--- start Given data ---
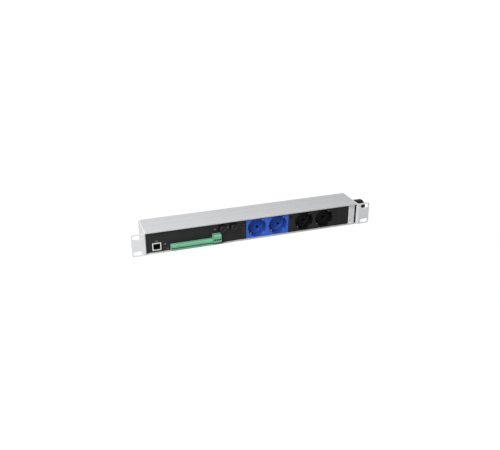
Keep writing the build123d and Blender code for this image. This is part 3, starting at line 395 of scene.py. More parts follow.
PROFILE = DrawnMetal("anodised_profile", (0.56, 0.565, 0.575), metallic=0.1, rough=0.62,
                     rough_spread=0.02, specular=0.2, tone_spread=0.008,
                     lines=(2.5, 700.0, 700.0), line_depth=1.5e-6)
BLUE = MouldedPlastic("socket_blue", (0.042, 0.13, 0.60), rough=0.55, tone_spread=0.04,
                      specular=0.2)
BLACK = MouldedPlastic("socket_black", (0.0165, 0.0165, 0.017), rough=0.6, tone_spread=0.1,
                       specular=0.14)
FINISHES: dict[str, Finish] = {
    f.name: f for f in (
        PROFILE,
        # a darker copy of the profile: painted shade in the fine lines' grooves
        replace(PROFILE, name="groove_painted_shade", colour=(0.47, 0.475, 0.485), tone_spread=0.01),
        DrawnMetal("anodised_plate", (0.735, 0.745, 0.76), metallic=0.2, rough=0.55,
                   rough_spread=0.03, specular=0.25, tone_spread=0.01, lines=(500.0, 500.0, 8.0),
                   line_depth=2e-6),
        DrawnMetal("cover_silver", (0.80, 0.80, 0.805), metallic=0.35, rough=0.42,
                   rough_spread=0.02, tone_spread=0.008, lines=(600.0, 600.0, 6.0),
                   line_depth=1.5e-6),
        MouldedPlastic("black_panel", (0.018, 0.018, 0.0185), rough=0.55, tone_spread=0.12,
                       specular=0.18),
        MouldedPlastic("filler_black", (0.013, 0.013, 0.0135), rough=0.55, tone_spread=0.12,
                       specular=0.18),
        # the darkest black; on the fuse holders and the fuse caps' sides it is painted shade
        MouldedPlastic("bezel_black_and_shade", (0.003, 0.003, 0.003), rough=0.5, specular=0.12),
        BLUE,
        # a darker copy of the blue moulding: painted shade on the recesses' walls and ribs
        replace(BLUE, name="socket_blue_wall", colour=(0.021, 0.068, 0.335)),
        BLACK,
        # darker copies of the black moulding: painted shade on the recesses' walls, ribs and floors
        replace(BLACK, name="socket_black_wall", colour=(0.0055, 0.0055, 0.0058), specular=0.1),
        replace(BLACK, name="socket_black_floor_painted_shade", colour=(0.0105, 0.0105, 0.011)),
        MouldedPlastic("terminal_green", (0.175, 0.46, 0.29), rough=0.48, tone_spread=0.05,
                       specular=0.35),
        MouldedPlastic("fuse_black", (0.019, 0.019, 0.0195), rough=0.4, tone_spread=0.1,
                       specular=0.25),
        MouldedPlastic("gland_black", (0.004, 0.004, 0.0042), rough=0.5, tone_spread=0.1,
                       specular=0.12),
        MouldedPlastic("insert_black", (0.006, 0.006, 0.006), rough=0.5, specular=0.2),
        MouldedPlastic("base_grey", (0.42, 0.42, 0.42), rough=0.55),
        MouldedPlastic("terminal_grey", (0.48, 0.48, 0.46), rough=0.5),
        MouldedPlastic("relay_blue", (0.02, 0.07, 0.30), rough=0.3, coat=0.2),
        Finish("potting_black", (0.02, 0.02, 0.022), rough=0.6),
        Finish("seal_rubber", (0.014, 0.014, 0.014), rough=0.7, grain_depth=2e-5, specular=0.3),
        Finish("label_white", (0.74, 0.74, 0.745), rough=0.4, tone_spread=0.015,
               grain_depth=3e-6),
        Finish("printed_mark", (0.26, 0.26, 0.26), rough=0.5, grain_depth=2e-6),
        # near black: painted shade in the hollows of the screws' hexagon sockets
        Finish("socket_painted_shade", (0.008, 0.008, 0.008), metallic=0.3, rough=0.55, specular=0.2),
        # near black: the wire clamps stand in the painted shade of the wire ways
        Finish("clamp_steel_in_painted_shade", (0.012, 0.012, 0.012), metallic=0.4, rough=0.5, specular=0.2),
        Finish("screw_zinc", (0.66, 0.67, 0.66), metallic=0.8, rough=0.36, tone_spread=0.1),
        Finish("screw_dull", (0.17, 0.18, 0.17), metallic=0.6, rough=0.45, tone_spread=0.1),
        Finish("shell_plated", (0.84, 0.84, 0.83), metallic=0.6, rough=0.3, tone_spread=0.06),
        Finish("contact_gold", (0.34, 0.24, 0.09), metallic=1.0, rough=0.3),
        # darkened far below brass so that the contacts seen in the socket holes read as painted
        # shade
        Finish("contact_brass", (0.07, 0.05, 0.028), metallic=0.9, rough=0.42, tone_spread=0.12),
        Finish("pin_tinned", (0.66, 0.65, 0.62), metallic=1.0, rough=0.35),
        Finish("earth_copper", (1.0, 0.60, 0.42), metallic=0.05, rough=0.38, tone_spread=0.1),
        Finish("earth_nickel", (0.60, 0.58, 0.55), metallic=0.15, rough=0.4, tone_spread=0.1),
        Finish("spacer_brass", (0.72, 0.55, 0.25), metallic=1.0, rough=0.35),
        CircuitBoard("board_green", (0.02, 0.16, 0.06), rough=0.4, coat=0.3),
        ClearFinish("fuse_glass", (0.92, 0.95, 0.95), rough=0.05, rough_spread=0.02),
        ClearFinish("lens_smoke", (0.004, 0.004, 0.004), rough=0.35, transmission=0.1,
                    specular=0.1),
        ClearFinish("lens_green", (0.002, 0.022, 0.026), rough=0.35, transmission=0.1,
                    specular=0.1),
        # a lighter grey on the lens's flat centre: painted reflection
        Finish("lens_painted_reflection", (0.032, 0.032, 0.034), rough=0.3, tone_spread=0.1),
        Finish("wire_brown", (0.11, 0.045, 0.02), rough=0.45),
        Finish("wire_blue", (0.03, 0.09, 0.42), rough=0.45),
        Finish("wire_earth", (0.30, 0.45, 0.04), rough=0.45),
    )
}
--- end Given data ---
Your task: Output all of the material exactly as written.

Exercise answer:
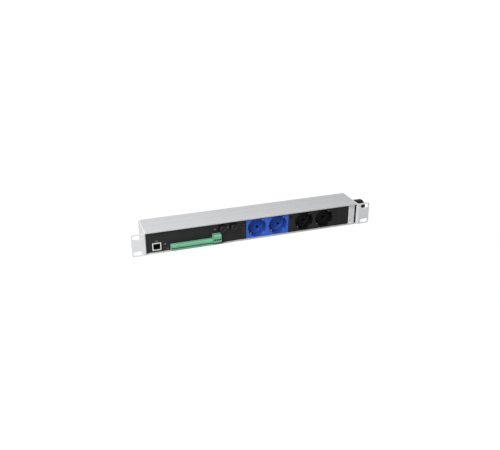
Keep writing the build123d and Blender code for this image. This is part 3, starting at line 395 of scene.py. More parts follow.
PROFILE = DrawnMetal("anodised_profile", (0.56, 0.565, 0.575), metallic=0.1, rough=0.62,
                     rough_spread=0.02, specular=0.2, tone_spread=0.008,
                     lines=(2.5, 700.0, 700.0), line_depth=1.5e-6)
BLUE = MouldedPlastic("socket_blue", (0.042, 0.13, 0.60), rough=0.55, tone_spread=0.04,
                      specular=0.2)
BLACK = MouldedPlastic("socket_black", (0.0165, 0.0165, 0.017), rough=0.6, tone_spread=0.1,
                       specular=0.14)
FINISHES: dict[str, Finish] = {
    f.name: f for f in (
        PROFILE,
        # a darker copy of the profile: painted shade in the fine lines' grooves
        replace(PROFILE, name="groove_painted_shade", colour=(0.47, 0.475, 0.485), tone_spread=0.01),
        DrawnMetal("anodised_plate", (0.735, 0.745, 0.76), metallic=0.2, rough=0.55,
                   rough_spread=0.03, specular=0.25, tone_spread=0.01, lines=(500.0, 500.0, 8.0),
                   line_depth=2e-6),
        DrawnMetal("cover_silver", (0.80, 0.80, 0.805), metallic=0.35, rough=0.42,
                   rough_spread=0.02, tone_spread=0.008, lines=(600.0, 600.0, 6.0),
                   line_depth=1.5e-6),
        MouldedPlastic("black_panel", (0.018, 0.018, 0.0185), rough=0.55, tone_spread=0.12,
                       specular=0.18),
        MouldedPlastic("filler_black", (0.013, 0.013, 0.0135), rough=0.55, tone_spread=0.12,
                       specular=0.18),
        # the darkest black; on the fuse holders and the fuse caps' sides it is painted shade
        MouldedPlastic("bezel_black_and_shade", (0.003, 0.003, 0.003), rough=0.5, specular=0.12),
        BLUE,
        # a darker copy of the blue moulding: painted shade on the recesses' walls and ribs
        replace(BLUE, name="socket_blue_wall", colour=(0.021, 0.068, 0.335)),
        BLACK,
        # darker copies of the black moulding: painted shade on the recesses' walls, ribs and floors
        replace(BLACK, name="socket_black_wall", colour=(0.0055, 0.0055, 0.0058), specular=0.1),
        replace(BLACK, name="socket_black_floor_painted_shade", colour=(0.0105, 0.0105, 0.011)),
        MouldedPlastic("terminal_green", (0.175, 0.46, 0.29), rough=0.48, tone_spread=0.05,
                       specular=0.35),
        MouldedPlastic("fuse_black", (0.019, 0.019, 0.0195), rough=0.4, tone_spread=0.1,
                       specular=0.25),
        MouldedPlastic("gland_black", (0.004, 0.004, 0.0042), rough=0.5, tone_spread=0.1,
                       specular=0.12),
        MouldedPlastic("insert_black", (0.006, 0.006, 0.006), rough=0.5, specular=0.2),
        MouldedPlastic("base_grey", (0.42, 0.42, 0.42), rough=0.55),
        MouldedPlastic("terminal_grey", (0.48, 0.48, 0.46), rough=0.5),
        MouldedPlastic("relay_blue", (0.02, 0.07, 0.30), rough=0.3, coat=0.2),
        Finish("potting_black", (0.02, 0.02, 0.022), rough=0.6),
        Finish("seal_rubber", (0.014, 0.014, 0.014), rough=0.7, grain_depth=2e-5, specular=0.3),
        Finish("label_white", (0.74, 0.74, 0.745), rough=0.4, tone_spread=0.015,
               grain_depth=3e-6),
        Finish("printed_mark", (0.26, 0.26, 0.26), rough=0.5, grain_depth=2e-6),
        # near black: painted shade in the hollows of the screws' hexagon sockets
        Finish("socket_painted_shade", (0.008, 0.008, 0.008), metallic=0.3, rough=0.55, specular=0.2),
        # near black: the wire clamps stand in the painted shade of the wire ways
        Finish("clamp_steel_in_painted_shade", (0.012, 0.012, 0.012), metallic=0.4, rough=0.5, specular=0.2),
        Finish("screw_zinc", (0.66, 0.67, 0.66), metallic=0.8, rough=0.36, tone_spread=0.1),
        Finish("screw_dull", (0.17, 0.18, 0.17), metallic=0.6, rough=0.45, tone_spread=0.1),
        Finish("shell_plated", (0.84, 0.84, 0.83), metallic=0.6, rough=0.3, tone_spread=0.06),
        Finish("contact_gold", (0.34, 0.24, 0.09), metallic=1.0, rough=0.3),
        # darkened far below brass so that the contacts seen in the socket holes read as painted
        # shade
        Finish("contact_brass", (0.07, 0.05, 0.028), metallic=0.9, rough=0.42, tone_spread=0.12),
        Finish("pin_tinned", (0.66, 0.65, 0.62), metallic=1.0, rough=0.35),
        Finish("earth_copper", (1.0, 0.60, 0.42), metallic=0.05, rough=0.38, tone_spread=0.1),
        Finish("earth_nickel", (0.60, 0.58, 0.55), metallic=0.15, rough=0.4, tone_spread=0.1),
        Finish("spacer_brass", (0.72, 0.55, 0.25), metallic=1.0, rough=0.35),
        CircuitBoard("board_green", (0.02, 0.16, 0.06), rough=0.4, coat=0.3),
        ClearFinish("fuse_glass", (0.92, 0.95, 0.95), rough=0.05, rough_spread=0.02),
        ClearFinish("lens_smoke", (0.004, 0.004, 0.004), rough=0.35, transmission=0.1,
                    specular=0.1),
        ClearFinish("lens_green", (0.002, 0.022, 0.026), rough=0.35, transmission=0.1,
                    specular=0.1),
        # a lighter grey on the lens's flat centre: painted reflection
        Finish("lens_painted_reflection", (0.032, 0.032, 0.034), rough=0.3, tone_spread=0.1),
        Finish("wire_brown", (0.11, 0.045, 0.02), rough=0.45),
        Finish("wire_blue", (0.03, 0.09, 0.42), rough=0.45),
        Finish("wire_earth", (0.30, 0.45, 0.04), rough=0.45),
    )
}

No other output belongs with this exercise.